DETAILED DESCRIPTION OF SPECIFIC EMBODIMENTS 
[0016] Reference will now be made in detail to specific embodiments of the invention 
including the best modes contemplated by the inventors for carrying out the invention. 
Examples of these specific embodiments are illustrated in the accompanying drawings. 
While the invention is described in conjunction with these specific embodiments, it will be 
understood that it is not intended to limit the invention to the described embodiments. On 
the contrary, it is intended to cover alternatives, modifications, and equivalents as may be 
included within the spirit and scope of the invention as defined by the appended claims. In 
the following description, numerous specific details are set forth in order to provide a 
thorough understanding of the present invention. The present invention may be practiced 
without some or all of these specific details.
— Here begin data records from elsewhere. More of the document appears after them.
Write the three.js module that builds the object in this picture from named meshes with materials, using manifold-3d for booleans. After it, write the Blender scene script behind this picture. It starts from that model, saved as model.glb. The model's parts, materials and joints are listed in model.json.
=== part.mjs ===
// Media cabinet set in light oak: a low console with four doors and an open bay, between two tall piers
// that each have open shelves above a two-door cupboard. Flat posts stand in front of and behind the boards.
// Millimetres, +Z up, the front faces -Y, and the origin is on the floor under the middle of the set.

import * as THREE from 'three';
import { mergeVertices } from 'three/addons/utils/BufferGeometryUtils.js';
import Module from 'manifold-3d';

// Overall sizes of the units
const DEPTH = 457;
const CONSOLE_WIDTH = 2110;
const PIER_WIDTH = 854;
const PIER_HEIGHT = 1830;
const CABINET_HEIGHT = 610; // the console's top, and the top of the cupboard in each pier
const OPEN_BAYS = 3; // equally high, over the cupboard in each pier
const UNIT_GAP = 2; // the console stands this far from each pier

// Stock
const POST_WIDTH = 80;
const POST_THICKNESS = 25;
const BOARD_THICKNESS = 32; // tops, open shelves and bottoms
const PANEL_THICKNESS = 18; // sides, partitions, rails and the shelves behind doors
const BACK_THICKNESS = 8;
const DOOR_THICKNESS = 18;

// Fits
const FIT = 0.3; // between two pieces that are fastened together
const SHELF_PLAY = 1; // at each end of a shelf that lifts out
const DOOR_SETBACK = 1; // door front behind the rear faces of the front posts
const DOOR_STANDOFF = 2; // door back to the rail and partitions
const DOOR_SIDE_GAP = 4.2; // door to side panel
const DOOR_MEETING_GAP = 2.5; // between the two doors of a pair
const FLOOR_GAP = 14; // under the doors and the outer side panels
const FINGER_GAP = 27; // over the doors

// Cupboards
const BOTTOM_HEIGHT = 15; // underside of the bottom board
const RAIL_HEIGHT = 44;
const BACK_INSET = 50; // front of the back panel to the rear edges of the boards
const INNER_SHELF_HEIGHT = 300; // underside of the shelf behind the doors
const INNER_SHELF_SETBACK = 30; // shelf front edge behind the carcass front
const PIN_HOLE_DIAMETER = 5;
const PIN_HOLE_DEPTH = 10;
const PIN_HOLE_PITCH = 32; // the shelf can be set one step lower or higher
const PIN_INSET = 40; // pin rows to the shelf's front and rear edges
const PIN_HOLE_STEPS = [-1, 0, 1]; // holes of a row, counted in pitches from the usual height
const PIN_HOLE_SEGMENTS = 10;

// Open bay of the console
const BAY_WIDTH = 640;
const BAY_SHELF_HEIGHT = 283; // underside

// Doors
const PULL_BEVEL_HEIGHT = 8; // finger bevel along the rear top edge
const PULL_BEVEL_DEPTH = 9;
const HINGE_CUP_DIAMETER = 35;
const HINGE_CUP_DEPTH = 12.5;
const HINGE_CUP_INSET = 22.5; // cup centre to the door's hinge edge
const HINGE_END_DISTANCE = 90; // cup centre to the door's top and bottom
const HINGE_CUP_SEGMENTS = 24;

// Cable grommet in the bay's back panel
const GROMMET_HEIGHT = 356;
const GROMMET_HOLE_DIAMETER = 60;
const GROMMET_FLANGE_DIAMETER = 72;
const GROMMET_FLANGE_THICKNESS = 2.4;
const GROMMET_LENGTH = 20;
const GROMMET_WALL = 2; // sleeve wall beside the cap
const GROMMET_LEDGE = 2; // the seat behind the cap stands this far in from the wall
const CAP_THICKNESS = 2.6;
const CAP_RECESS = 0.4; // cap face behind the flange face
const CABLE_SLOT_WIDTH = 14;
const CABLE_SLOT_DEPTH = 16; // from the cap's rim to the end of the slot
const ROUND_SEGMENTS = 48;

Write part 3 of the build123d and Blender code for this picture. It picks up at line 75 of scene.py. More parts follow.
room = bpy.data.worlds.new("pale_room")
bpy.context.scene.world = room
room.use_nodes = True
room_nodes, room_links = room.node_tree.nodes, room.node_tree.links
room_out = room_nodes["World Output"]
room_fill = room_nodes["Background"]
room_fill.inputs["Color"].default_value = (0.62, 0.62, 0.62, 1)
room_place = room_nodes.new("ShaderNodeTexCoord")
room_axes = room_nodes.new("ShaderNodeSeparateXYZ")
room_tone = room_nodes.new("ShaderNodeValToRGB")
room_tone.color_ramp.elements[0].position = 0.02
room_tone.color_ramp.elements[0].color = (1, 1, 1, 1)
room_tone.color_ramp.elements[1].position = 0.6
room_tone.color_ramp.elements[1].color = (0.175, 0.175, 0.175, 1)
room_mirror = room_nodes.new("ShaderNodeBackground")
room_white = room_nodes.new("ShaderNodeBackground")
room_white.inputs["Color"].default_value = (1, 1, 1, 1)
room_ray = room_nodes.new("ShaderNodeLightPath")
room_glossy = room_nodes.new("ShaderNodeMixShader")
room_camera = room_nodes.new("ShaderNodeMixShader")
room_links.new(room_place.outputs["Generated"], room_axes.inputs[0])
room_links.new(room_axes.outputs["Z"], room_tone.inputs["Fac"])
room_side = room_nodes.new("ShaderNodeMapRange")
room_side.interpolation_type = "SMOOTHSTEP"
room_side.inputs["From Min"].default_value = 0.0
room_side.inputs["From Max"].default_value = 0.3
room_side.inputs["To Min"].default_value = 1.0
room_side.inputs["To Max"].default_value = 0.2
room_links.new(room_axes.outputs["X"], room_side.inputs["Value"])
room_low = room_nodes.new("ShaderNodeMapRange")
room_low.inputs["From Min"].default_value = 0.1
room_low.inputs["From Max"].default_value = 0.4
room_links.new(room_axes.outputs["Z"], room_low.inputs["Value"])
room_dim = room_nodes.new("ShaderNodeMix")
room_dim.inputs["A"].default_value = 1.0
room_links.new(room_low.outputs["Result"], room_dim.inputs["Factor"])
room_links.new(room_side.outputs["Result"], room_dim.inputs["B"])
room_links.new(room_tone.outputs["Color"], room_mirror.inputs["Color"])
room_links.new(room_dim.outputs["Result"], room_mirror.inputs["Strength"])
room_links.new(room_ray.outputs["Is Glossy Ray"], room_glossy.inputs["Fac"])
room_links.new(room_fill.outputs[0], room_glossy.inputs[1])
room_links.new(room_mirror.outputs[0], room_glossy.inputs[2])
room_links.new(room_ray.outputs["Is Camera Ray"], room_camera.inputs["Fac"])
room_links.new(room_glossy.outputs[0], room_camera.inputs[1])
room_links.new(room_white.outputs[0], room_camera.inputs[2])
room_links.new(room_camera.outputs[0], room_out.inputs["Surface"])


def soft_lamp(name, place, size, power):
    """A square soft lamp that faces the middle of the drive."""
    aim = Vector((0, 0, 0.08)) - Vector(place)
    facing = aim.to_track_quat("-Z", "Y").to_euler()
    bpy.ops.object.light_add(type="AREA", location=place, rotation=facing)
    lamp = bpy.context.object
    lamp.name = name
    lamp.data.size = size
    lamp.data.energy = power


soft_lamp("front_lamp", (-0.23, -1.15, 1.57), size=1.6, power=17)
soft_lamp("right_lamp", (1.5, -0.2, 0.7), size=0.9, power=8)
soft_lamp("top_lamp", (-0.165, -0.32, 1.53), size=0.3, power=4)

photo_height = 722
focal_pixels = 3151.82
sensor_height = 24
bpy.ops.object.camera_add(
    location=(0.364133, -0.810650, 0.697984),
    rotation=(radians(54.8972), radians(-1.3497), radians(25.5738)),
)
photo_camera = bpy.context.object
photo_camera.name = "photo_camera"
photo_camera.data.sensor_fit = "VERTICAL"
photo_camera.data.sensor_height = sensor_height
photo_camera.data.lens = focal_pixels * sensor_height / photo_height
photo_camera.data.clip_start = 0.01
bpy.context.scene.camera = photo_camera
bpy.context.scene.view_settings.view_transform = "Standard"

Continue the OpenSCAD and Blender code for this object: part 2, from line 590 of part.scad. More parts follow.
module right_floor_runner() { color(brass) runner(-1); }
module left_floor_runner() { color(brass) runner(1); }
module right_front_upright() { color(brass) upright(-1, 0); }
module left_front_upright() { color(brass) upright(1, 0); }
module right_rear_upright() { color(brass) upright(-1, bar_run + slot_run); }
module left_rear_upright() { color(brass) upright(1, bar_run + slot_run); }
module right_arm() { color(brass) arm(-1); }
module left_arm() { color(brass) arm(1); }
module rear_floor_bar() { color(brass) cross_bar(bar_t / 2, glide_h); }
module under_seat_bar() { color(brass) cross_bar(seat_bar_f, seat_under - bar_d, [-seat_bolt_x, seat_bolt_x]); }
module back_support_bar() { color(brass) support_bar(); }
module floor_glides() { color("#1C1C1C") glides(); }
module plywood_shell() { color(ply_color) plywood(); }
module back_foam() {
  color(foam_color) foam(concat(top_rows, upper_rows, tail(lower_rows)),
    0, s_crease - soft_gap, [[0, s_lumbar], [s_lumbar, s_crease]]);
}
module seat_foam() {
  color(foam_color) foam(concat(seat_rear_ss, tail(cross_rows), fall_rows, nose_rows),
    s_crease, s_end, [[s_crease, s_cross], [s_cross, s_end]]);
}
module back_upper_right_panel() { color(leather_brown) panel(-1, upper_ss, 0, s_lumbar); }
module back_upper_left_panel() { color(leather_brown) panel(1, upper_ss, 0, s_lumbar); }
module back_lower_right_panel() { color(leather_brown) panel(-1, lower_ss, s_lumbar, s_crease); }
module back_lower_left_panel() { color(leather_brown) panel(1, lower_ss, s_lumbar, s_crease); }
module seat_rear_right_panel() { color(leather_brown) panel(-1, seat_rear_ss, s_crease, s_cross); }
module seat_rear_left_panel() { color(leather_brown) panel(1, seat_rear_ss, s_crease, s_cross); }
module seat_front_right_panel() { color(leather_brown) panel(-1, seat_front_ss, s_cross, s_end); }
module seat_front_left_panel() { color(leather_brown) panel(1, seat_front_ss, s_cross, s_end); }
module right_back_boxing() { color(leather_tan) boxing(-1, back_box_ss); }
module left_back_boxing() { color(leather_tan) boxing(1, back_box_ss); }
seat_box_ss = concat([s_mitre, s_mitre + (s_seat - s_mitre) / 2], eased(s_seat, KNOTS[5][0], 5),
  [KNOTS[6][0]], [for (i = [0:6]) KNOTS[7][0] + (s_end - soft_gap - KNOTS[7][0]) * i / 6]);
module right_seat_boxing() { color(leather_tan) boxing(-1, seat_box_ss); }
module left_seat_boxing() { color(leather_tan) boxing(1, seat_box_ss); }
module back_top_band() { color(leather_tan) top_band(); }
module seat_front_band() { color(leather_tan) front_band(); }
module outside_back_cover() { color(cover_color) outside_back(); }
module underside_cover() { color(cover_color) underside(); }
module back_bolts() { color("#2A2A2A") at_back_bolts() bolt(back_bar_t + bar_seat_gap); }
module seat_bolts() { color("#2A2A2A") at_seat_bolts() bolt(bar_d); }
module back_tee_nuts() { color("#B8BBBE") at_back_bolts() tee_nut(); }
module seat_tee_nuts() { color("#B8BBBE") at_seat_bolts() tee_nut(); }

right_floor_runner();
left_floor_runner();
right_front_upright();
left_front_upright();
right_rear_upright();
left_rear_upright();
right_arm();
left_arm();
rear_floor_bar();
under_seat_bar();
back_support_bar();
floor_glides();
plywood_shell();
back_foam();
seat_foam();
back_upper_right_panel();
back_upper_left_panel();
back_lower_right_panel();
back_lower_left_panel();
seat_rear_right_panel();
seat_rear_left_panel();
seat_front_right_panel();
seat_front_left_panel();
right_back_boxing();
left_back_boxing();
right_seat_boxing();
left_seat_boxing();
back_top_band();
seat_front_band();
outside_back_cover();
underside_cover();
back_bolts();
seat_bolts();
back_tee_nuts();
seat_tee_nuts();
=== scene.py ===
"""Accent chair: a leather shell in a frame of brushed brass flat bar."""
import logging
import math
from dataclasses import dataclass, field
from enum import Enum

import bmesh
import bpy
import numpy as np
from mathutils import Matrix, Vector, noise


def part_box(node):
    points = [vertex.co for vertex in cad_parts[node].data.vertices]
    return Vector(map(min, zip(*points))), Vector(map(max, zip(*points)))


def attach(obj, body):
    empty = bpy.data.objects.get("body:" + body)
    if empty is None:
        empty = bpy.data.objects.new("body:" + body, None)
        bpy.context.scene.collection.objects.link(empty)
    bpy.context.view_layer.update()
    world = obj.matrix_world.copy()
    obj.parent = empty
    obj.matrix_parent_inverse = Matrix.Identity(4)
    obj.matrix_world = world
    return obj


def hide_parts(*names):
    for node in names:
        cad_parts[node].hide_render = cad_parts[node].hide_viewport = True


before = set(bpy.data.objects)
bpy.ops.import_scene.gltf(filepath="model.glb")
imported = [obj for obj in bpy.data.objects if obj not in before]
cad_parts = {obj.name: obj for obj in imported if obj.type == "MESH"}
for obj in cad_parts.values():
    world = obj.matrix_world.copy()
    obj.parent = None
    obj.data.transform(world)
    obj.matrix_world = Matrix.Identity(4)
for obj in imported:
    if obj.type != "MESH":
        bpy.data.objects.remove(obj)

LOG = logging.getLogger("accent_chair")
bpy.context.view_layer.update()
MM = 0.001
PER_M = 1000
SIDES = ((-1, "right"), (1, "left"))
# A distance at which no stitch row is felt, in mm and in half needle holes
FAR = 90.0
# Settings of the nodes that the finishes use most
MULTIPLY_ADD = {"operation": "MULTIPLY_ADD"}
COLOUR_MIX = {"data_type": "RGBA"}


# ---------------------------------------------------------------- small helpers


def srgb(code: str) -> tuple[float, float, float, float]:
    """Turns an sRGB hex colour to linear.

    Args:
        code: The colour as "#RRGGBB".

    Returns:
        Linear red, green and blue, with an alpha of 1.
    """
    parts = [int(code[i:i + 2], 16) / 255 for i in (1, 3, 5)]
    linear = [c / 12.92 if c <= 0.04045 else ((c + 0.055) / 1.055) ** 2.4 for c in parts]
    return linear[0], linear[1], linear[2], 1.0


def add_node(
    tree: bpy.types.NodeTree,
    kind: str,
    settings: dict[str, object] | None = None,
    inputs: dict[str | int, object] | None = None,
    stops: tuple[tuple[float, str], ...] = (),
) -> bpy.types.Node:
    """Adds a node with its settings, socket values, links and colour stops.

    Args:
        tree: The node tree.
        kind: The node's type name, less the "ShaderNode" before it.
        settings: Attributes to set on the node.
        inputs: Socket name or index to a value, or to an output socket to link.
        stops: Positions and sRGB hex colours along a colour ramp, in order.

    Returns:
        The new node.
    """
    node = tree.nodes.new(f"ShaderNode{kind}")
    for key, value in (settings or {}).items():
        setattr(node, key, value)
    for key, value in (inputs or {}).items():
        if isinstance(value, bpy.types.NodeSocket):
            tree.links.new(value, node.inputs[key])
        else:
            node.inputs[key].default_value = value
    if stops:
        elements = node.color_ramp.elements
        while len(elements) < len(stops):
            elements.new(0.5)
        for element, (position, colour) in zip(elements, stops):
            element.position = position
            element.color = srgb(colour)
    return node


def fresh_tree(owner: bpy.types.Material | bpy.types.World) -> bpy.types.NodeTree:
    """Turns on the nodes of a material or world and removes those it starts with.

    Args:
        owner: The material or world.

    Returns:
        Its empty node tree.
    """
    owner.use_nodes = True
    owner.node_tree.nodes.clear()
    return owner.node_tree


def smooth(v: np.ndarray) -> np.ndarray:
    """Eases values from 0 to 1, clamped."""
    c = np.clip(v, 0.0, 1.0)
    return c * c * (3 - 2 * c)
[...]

In addition, well known features may not have 
been described in detail to avoid unnecessarily obscuring the invention. 
[0017] A specific embodiment of the present invention will now be described with 
reference to Fig. 1. The embodiment shown (i.e., unit 100) is employed with a conventional 
analog phone circuit in which the outgoing and incoming signals between phones 102 and 
104 are transmitted simultaneously on a single pair of wires to and from a phone company 
central office 105. As will be understood, unit 100 includes circuitry (not shown) which 
provides all necessary voltages and impedance characteristics between the associated phone 
and the standard phone jack. It will also be understood, that the present invention may be 
implemented in digital phone circuits with suitable modifications. 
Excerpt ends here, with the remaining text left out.